To make the biscotti
In a bowl of an electric mixer, cream the butter and sugars until light and fluffy; add the eggs, one at a time. Add in the extracts and grated zest and stir with a rubber spatula until well incorporated.
In a medium bowl, sift the flour, baking powder, baking soda, salt, and spices. Slowly beat the dry ingredients into the butter mixture, until the majority of the flour has been well incorporated. Remove the bowl from the mixer stand and add in the fig pieces and sliced hazelnuts and stir until well combined (there should not be any flour still visible). The dough will be fairly firm and will be heavily studded with nuts and fruit. Wrap it in plastic wrap and chill it until firm (about an hour).

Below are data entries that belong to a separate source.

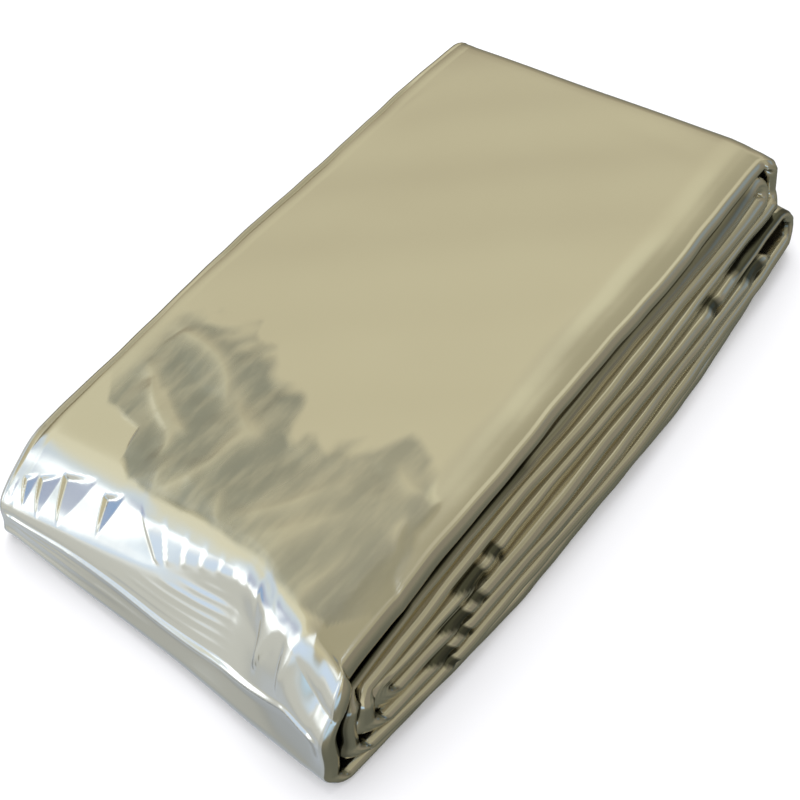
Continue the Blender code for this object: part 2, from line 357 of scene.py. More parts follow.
# The folded side edges of each layer: a round rim, a little thicker than the layer behind it, so that the
# rims nearly touch. Painted shade darkens it towards its neighbours. Some rims are split by a groove into two
# folds.
RIM_POINTS = 13
RIM_DEPTH = 1.35
RIM_SWELL = 0.262
RIM_SHADE = 0.22
RIM_SHADE_ANGLES = (50.0, 85.0)
ROLL_START_ANGLE = -60.0
STRETCH = "layer start_x stop_x depth"
RIM_GROOVES = {
    "right": table(
        STRETCH,
        (1, -50, 70, 0.25),
        (3, -20, 40, 0.25),
        (5, -46, 66, 0.3),
        (7, -14, 66, 0.35),
    ),
    "left": table(STRETCH, (2, -60.0, 40.0, 0.3), (4, -20.0, 70.0, 0.3), (7, -10.0, 60.0, 0.3)),
}
GROOVE_FADE = 7.0
GROOVE_HALF_ANGLE = 24.0

# Where two layers of the right side stand apart: the layer under the gap, and the gap's width. Painted
# shade darkens the rims along each gap.
SIDE_GAPS = table(
    STRETCH,
    (7, -66, -38, 0.5),
    (7, -38, -12, 0.3),
    (7, -12, 56, 0.2),
    (4, 50, 72, 0.75),
)
GAP_FADE = 5.0
GAP_SHADE_OPENING = 0.35
GAP_SHADE_ANGLES = (20.0, 50.0)

# Pockets in the right side, where a layer's edge is tucked in under the one above. Each starts narrow at
# start_x, opens down the whole edge at stop_x and closes there. Painted shade darkens their inside.
POCKETS = table(
    STRETCH,
    (5, -31.4, -25.8, 0.5),
    (4, -37.4, -32.2, 0.5),
    (3, -43.6, -38.4, 0.5),
    (5, -24.2, -22, 0.35),
    (4, -30.8, -28.6, 0.35),
    (3, -36.6, -34.4, 0.35),
    (2, -42.4, -40.2, 0.35),
    (4, 35.8, 39.6, 0.5),
    (3, 46.8, 53.6, 0.5),
)
POCKET_CLOSE = 0.6
POCKET_SLANT = 0.7
POCKET_SHADE_DEPTH = 0.25

# The bends of the inner turns at the near end are fuller along the pack's side, and nearly touch. Painted
# shade darkens their inner sides.
FULL_BENDS = table(
    "low_layer high_layer x z amount reach",
    (2, 7, -61.6, 5.4, 1.6, 2.8),
    (3, 6, -55.8, 8.4, 2.2, 3),
    (4, 5, -49.2, 10.6, 3, 3.2),
)
INNER_BEND_SHADE = 0.9
INNER_BEND_ANGLES = (10.0, 50.0)
UPPER_BEND_LAYERS = {3, 4, 5, 6}


def stretch_depth(rows, layer, x, fade):
    """The depth of a groove or gap at a place along a layer, fading out past its ends."""
    depths = [0.0]
    for row in rows:
        if row.layer == layer:
            inside = ramp(x, row.start_x - fade, row.start_x) * ramp(x, row.stop_x + fade, row.stop_x)
            depths.append(row.depth * float(inside))
    return max(depths)


def tuck(layer, x, up_share):
    """How far a pocket draws a right rim's points in, given their share of the way up the rim."""
    drawn = np.zeros_like(up_share)
    for pocket in POCKETS:
        if pocket.layer == layer and pocket.start_x < x < pocket.stop_x + POCKET_CLOSE:
            opened = min((x - pocket.start_x) / (pocket.stop_x - pocket.start_x), 1.0) * (1.0 + POCKET_SLANT)
            shut = 1.0 - max(x - pocket.stop_x, 0.0) / POCKET_CLOSE
            inside = smooth_share((up_share - 1.0 + opened) / POCKET_SLANT)
            drawn = np.maximum(drawn, pocket.depth * shut * inside)
    return drawn


def bend_fullness(station):
    """How much fuller the rim is here on the outer side of its near bend."""
    fullness = 0.0
    for bend in FULL_BENDS:
        if set(station.layers) <= {bend.low_layer, bend.high_layer}:
            distance = math.hypot(station.x - bend.x, station.z - bend.z) / bend.reach
            fullness = max(fullness, bend.amount * math.exp(-distance * distance))
    return fullness


def rolled_share(station, side):
    """How far a rim is rolled over: the top layer's right one, and the turns beside it less and less."""
    if side == "left":
        return 0.0
    leaving_top, entering_top = (layer == LAYER_COUNT for layer in station.layers)
    at_top = (1.0 - station.share) * leaving_top + station.share * entering_top
    return float(smooth_share(2.0 * at_top - 1.0))


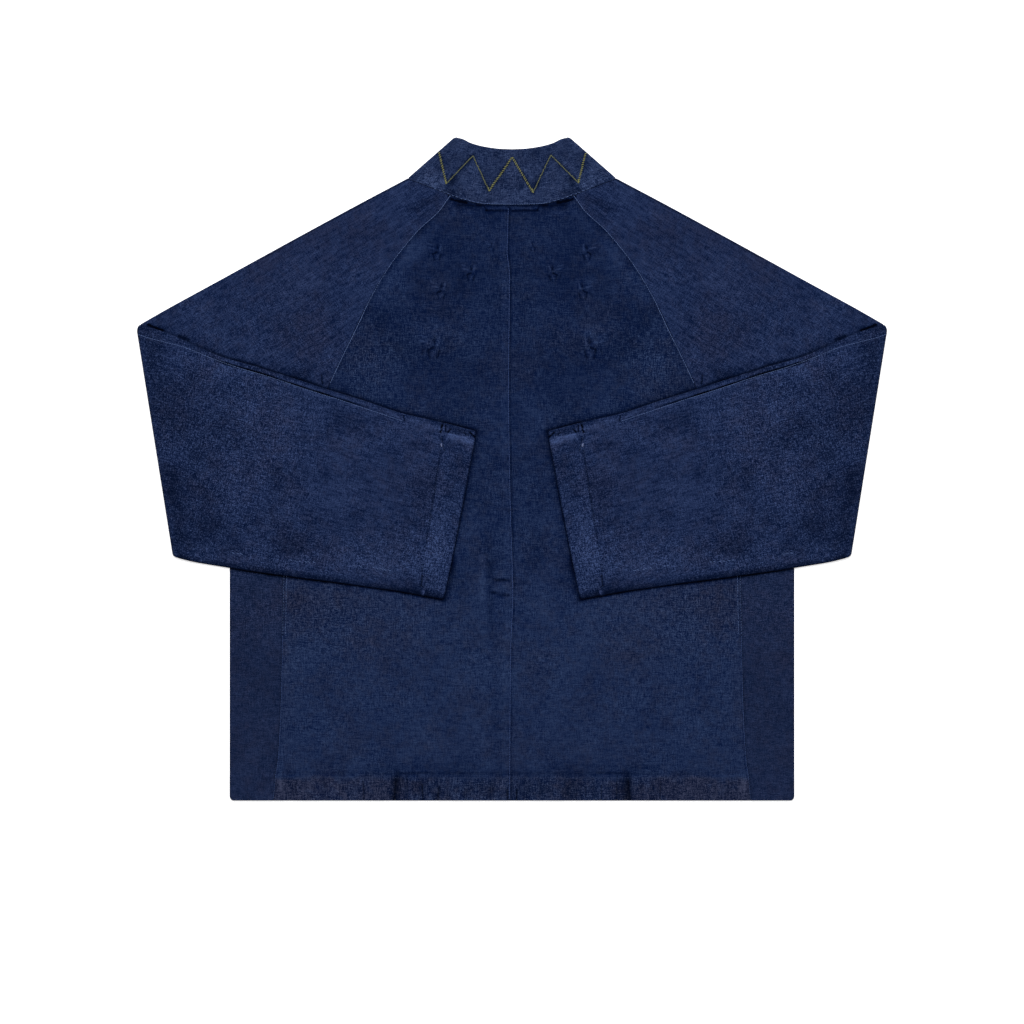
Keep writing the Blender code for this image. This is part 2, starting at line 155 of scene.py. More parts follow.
def softHills(x, y, size, seed):  # smooth random hills about `size` apart, between -1 and 1
    grid = np.random.default_rng(seed).uniform(-1.0, 1.0, (64, 64))
    u, v = np.asarray(x, float) / size, np.asarray(y, float) / size
    i, j = np.floor(u).astype(int), np.floor(v).astype(int)
    fu, fv = u - i, v - j
    fu, fv = fu * fu * (3 - 2 * fu), fv * fv * (3 - 2 * fv)
    near = grid[i % 64, j % 64] * (1 - fv) + grid[i % 64, (j + 1) % 64] * fv
    far = grid[(i + 1) % 64, j % 64] * (1 - fv) + grid[(i + 1) % 64, (j + 1) % 64] * fv
    return near * (1 - fu) + far * fu


def hills(x, y, *parts):  # several of them added up, each with its height, size and seed
    return sum(height * softHills(x, y, size, seed) for height, size, seed in parts)


def unit(vectors):
    return vectors / np.linalg.norm(vectors, axis=-1, keepdims=True)


def lineNormals(line):  # unit normals to the right of the way that a line of points runs
    ways = unit(np.diff(line, axis=0))
    ways = unit(np.concatenate([ways[:1], (ways[:-1] + ways[1:]) / 2, ways[-1:]]))
    return pair(ways[:, 1], -ways[:, 0])


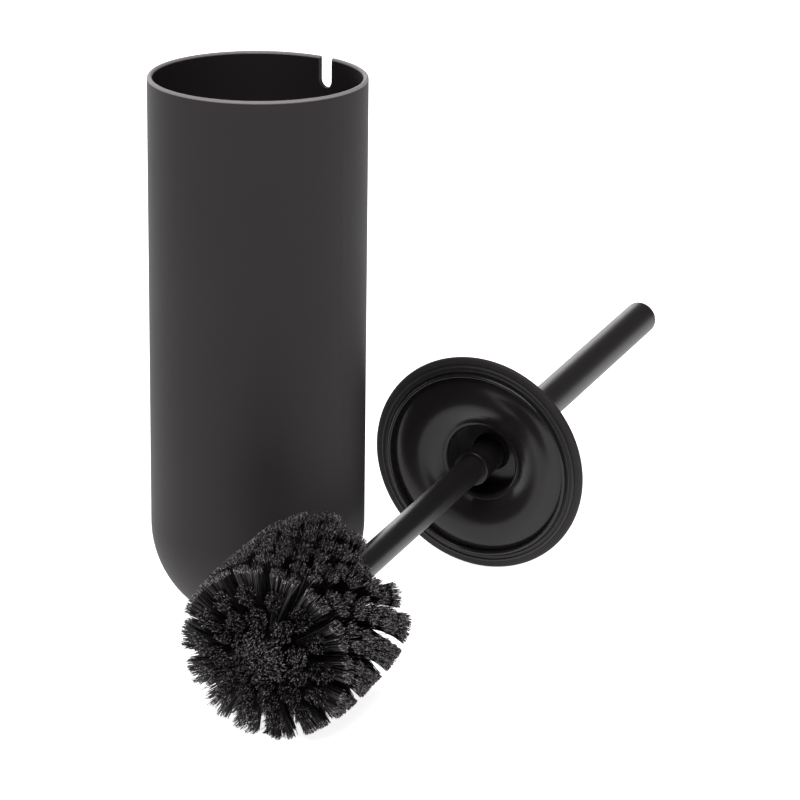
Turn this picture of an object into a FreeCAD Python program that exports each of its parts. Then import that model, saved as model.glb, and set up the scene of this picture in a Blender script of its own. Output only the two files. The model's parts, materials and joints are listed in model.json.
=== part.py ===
"""Toilet brush holder: a tall round canister and the lidded brush that lies on the floor beside it.

Millimetres, +Z up. The origin is the centre of the canister's foot, on the floor, and the notch in
the rim faces +Y. The brush is drawn upright in a frame of its own, with its axis on Z, the handle
up and the underside of the lid's flange at zero. It is then laid down on the floor, where it rests
on the edge of the lid and on its bristles, which it presses flat.
"""

import FreeCAD, Part
import os
from math import atan2, cos, degrees, radians, sin, sqrt

from FreeCAD import Placement, Rotation, Vector

# Canister
CANISTER_RADIUS = 50.0
CANISTER_HEIGHT = 255.0
CANISTER_WALL = 2.4
BOWL_BOTTOM = 1.0  # height of the moulding's lower edge above the floor
BOWL_FLAT_RADIUS = 28.0  # where the round bottom ends in a flat
INNER_FLOOR = 10.0
FLOOR_THICKNESS = 2.4
NOTCH_WIDTH = 7.6
NOTCH_DEPTH = 14.5

# Foot of the canister
CHAMBER_RADIUS = 25.0
PLATE_BOTTOM = 1.6
PLATE_TOP = 4.2
SCREW_CIRCLE = 16.0
SCREW_COUNT = 3
SCREW_RADIUS = 1.25
SCREW_HEAD_RADIUS = 2.6
SCREW_HEAD_HEIGHT = 1.15
BOSS_RADIUS = 3.4

# Lid
LID_RADIUS = 54.2
FLANGE_THICKNESS = 3.0
DOME_HEIGHT = 20.0
DOME_WALL = 1.8
SKIRT_RADIUS = 46.6
SKIRT_DEPTH = 3.0
LINER_WALL = 1.6
SWELL_RADIUS = 34.9  # ring where the underside of the lid swells out most
SWELL_DEPTH = 2.2
RIM_RISE = 3.5  # from the flange to the rim of the well round the shaft
WELL_RADIUS = 17.6
WELL_RIM = 2.4  # size of the rounded edge between swelling and well
SEAL_OUTER_RADIUS = 50.6
SEAL_THICKNESS = 0.5
SEAL_RIDGES = (47.8, 49.8)
RIDGE_RADIUS = 0.6

# Handle and shaft
HANDLE_RADIUS = 8.7
HANDLE_WALL = 1.5
HANDLE_END = 212.0
END_CAP_HEIGHT = 3.0
SHAFT_RADIUS = 6.6
SHAFT_WALL = 1.5
SHAFT_BOTTOM = -153.0
HUB_RADIUS = 8.0
TIE_ROD_RADIUS = 2.5

# Head: the core screws onto the stud at the bottom of the shaft
CORE_TOP = -154.4
CORE_RADIUS = 10.0
CORE_BOTTOM = -223.0
STUD_RADIUS = 4.0
STUD_LENGTH = 12.0
THREAD_CLEARANCE = 0.05
ROW_RADII = (39.5, 41.0, 41.5, 41.5, 41.5, 41.5, 41.0, 39.5)
ROW_PITCH = 8.6
ROW_GAP = 0.4
FIRST_ROW_TOP = -156.5
END_TUFT_RADIUS = 36.0
END_TUFT_BOTTOM = -231.0

# Where the brush lies
LID_CENTRE_X = 52.0
LID_CENTRE_Y = 101.0
HANDLE_HEADING = 103.2  # degrees from +X, seen from above
HANDLE_RISE = 4.2374  # degrees above level; it presses the lowest bristles flat on the floor

UP = Vector(0, 0, 1)


def cylinder(radius, bottom, top, x=0.0, y=0.0):
    return Part.makeCylinder(radius, top - bottom, Vector(x, y, bottom), UP)


def tube(outer, inner, bottom, top):
    return cylinder(outer, bottom, top).cut(cylinder(inner, bottom - 1, top + 1))


def turned(edges):
    """The solid that a closed outline in the XZ half plane sweeps round the Z axis."""
    face = Part.Face(Part.Wire(edges))
    return face.revolve(Vector(0, 0, 0), UP, 360)


def point(radius, height):
    return Vector(radius, 0, height)


def straight(*corners):
    return [Part.LineSegment(a, b).toShape() for a, b in zip(corners, corners[1:])]


def arc(start, middle, end):
    return Part.Arc(start, middle, end).toShape()


def bowl_point(radius, centre_z, angle):
    """A point of the round bottom, at an angle in degrees below the horizontal."""
    return point(radius * cos(radians(angle)), centre_z - radius * sin(radians(angle)))


def screw_places():
    for k in range(SCREW_COUNT):
        angle = radians(90 + k * 360 / SCREW_COUNT)
        yield SCREW_CIRCLE * cos(angle), SCREW_CIRCLE * sin(angle)


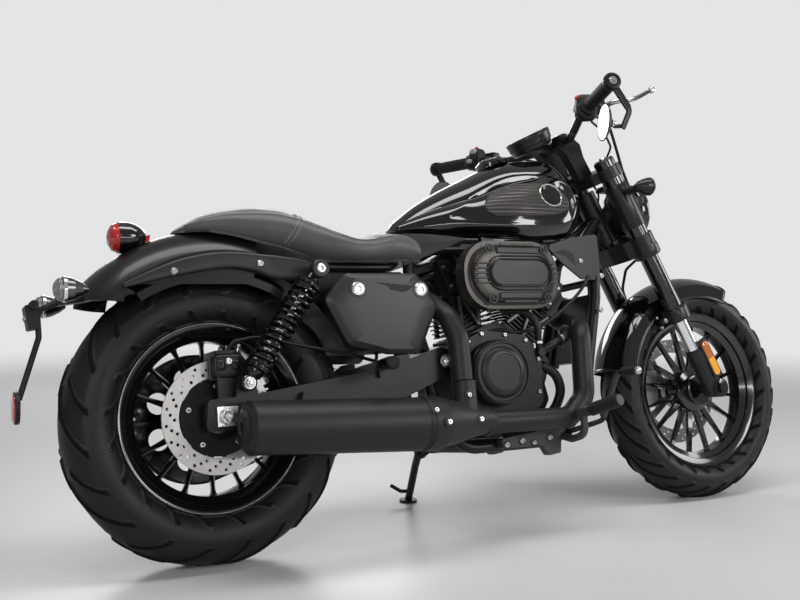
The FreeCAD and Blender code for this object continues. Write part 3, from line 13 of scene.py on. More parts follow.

After about 45 minutes, preheat the oven to 325 degrees and grease a cookie sheet with butter. Whip an egg white with a wire whisk until foamy. When the dough is ready, roll the dough out on a floured surface until it is roughly the length of your cookie sheet and about five inches wide (you can do this gently with your hands). Place the dough log on your cookie sheet, brush it with the egg white (you’ll have some leftover), and then scatter generously with sugar. Bake for 20-45 minutes (the recipe said 20, but it seems to need a bit longer: for me it was closer to 45 minutes). Once the log turns golden brown, is firm to the touch, and starts to crack: it’s ready.
Let it fully cool and then slice the biscotti on a bias into roughly ½ inch slices. Lay the slices sideways on the cookie sheet and cook them at 250 degrees until they turn a deeper brown, crisp up, become completely dried out. (This took me about an hour.) You’ll probably want to start checking after 30 minutes and turn the cookies over from time to time so that they brown evenly on both sides. Allow them to cool fully, ideally overnight.
Makes 15-20 cookies
-I’ve already eaten
five six since last
night (oops). Technically, they'll keep at least a week in a ziplock bag or airtight container.